• [TASK DATA]:
════════════════════
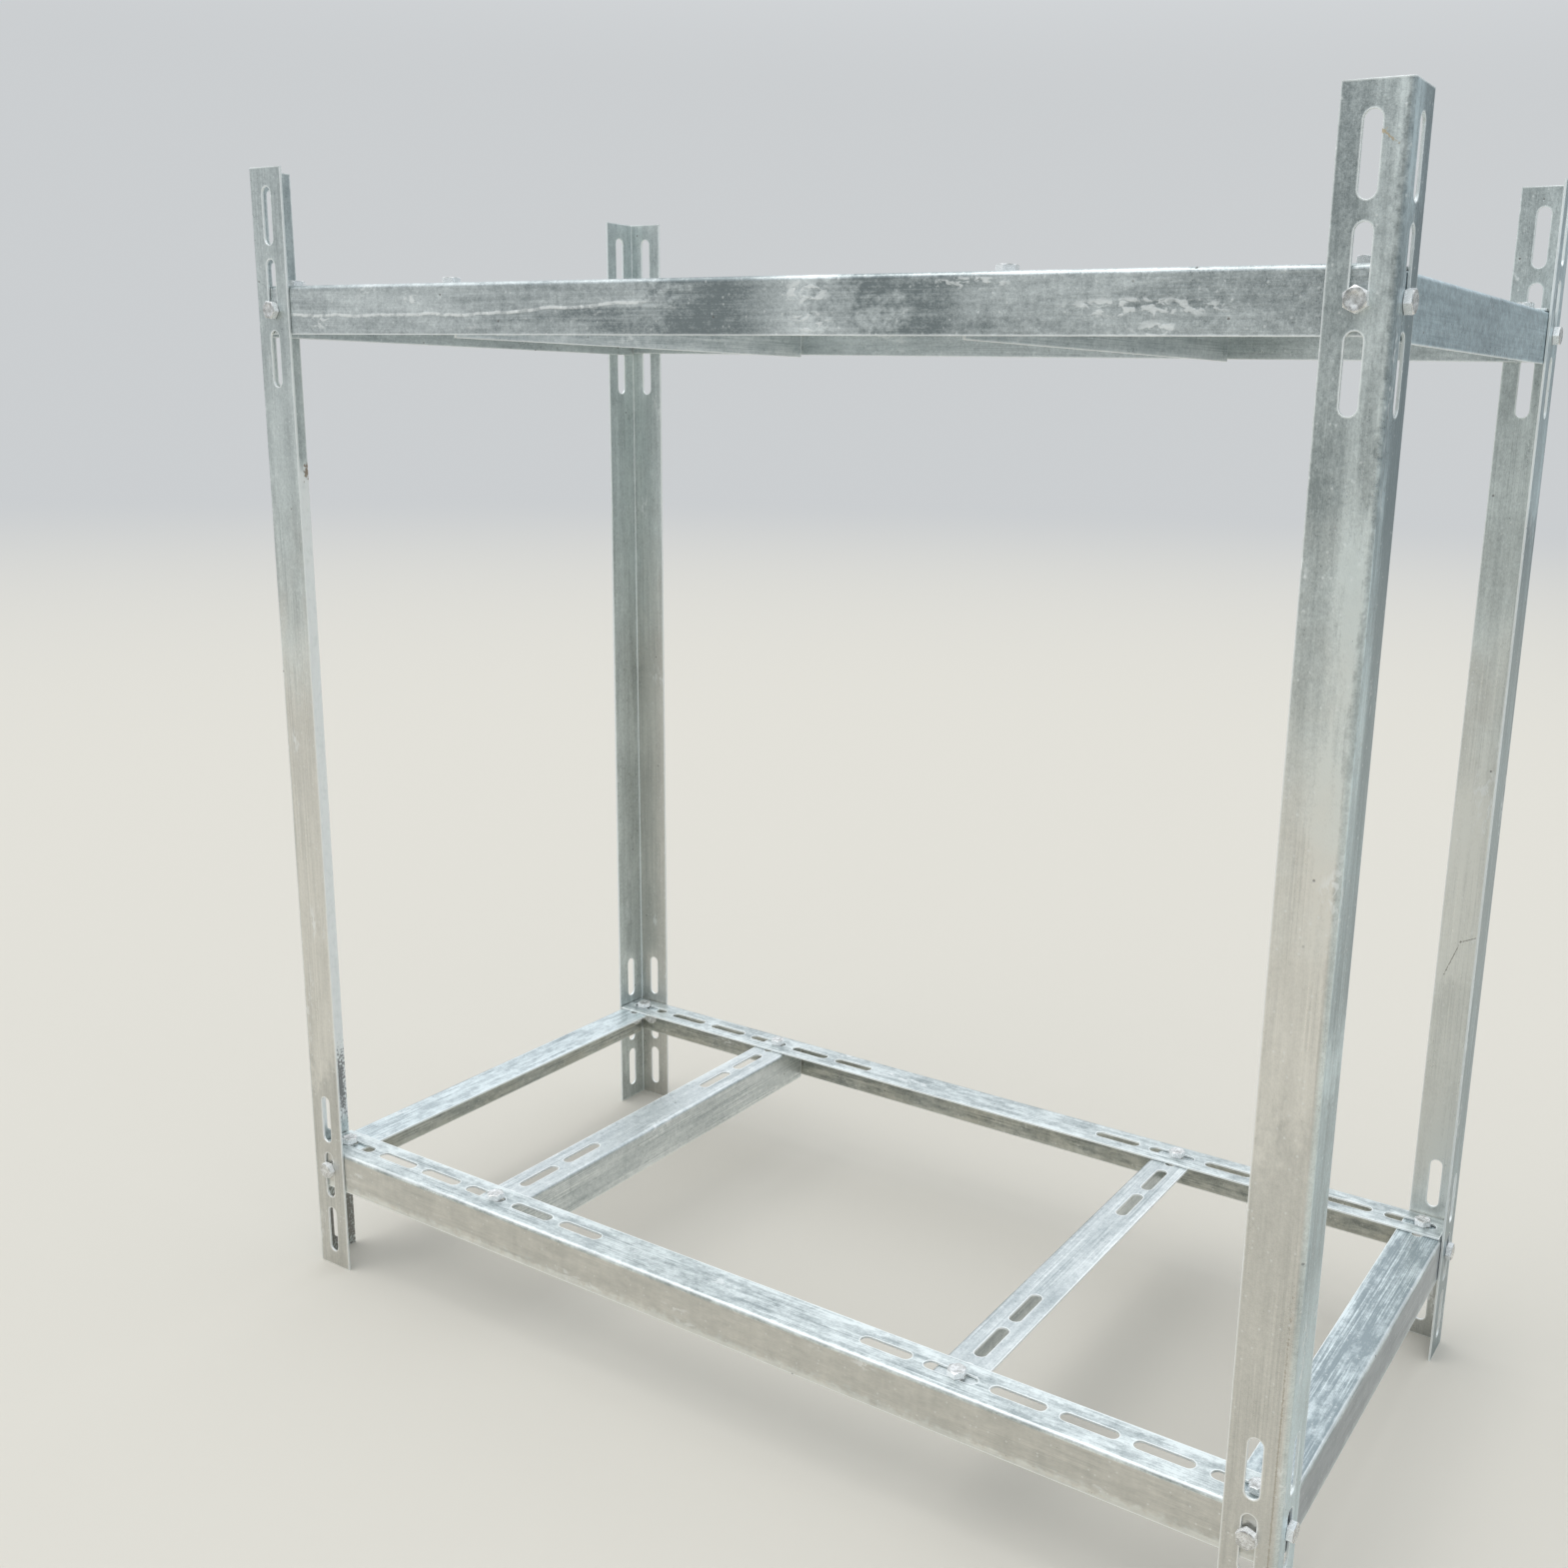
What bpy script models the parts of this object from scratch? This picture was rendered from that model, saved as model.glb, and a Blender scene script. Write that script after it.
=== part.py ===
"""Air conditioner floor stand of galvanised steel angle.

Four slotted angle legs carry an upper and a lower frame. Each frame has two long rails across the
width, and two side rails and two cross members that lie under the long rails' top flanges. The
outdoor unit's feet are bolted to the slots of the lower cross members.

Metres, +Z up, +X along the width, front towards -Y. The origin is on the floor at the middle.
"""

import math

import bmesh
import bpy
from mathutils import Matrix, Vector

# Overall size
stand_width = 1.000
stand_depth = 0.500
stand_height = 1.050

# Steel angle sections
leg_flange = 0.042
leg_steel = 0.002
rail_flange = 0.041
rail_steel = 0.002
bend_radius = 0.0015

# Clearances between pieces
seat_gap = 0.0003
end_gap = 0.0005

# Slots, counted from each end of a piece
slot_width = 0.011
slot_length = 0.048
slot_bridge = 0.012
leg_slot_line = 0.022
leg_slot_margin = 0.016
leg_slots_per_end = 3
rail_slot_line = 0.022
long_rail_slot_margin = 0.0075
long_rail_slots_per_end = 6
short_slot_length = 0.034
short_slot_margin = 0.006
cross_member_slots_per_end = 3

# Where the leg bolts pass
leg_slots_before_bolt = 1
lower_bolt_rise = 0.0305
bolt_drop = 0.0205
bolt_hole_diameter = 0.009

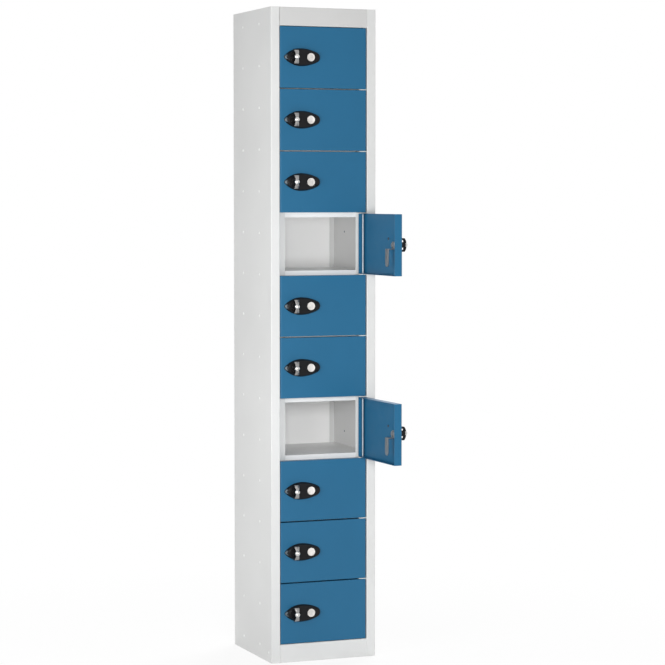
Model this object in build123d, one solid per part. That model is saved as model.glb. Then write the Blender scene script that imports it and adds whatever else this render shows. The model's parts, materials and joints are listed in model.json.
════════════════════
• [REQUIRED TASK]:
Only the lines from the top of the data through the line that contains "galvanised steel angle." should be quoted, exactly as they stand.

• [REPLY TO THE TASK]:
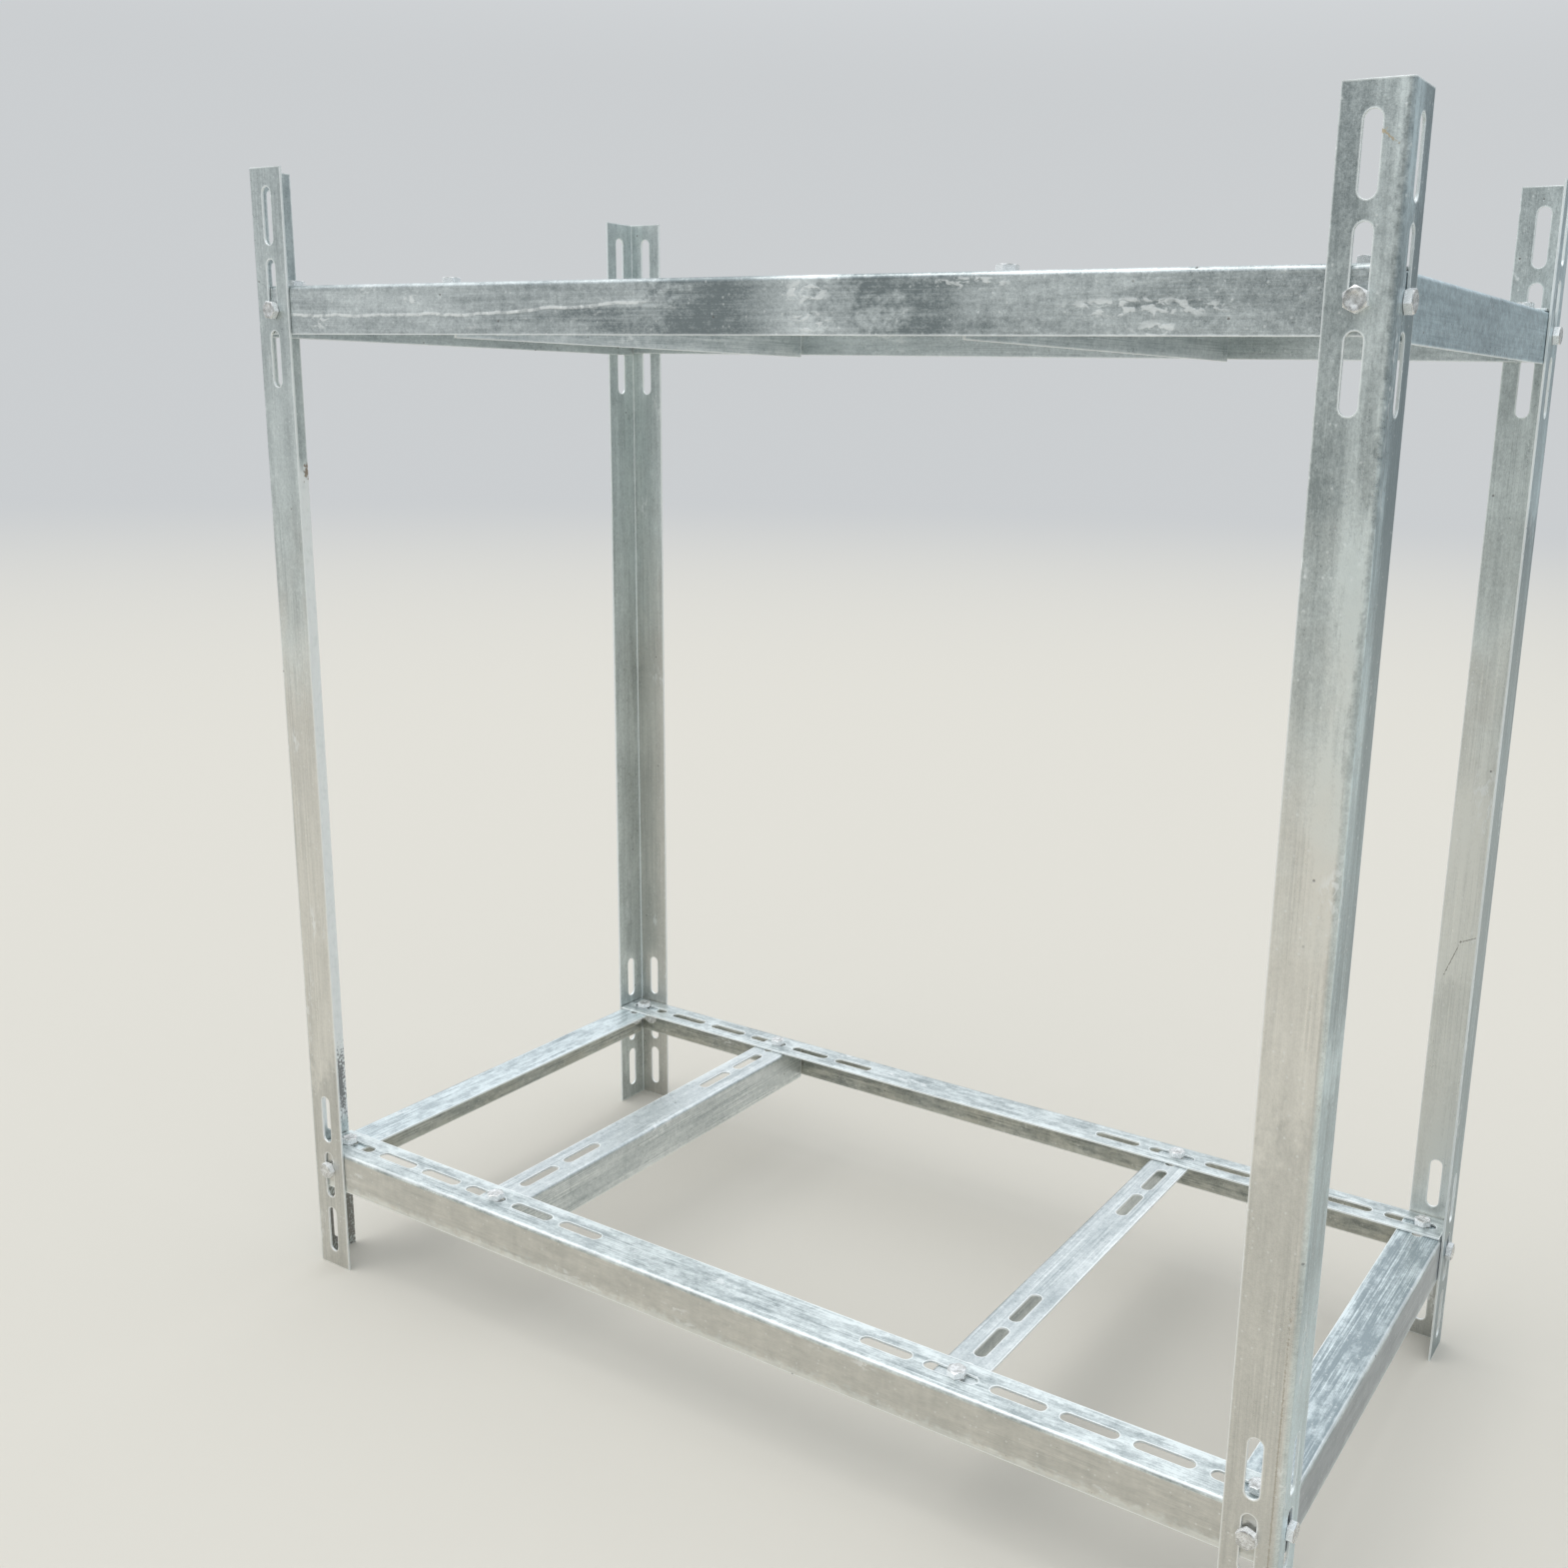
What bpy script models the parts of this object from scratch? This picture was rendered from that model, saved as model.glb, and a Blender scene script. Write that script after it.
=== part.py ===
"""Air conditioner floor stand of galvanised steel angle.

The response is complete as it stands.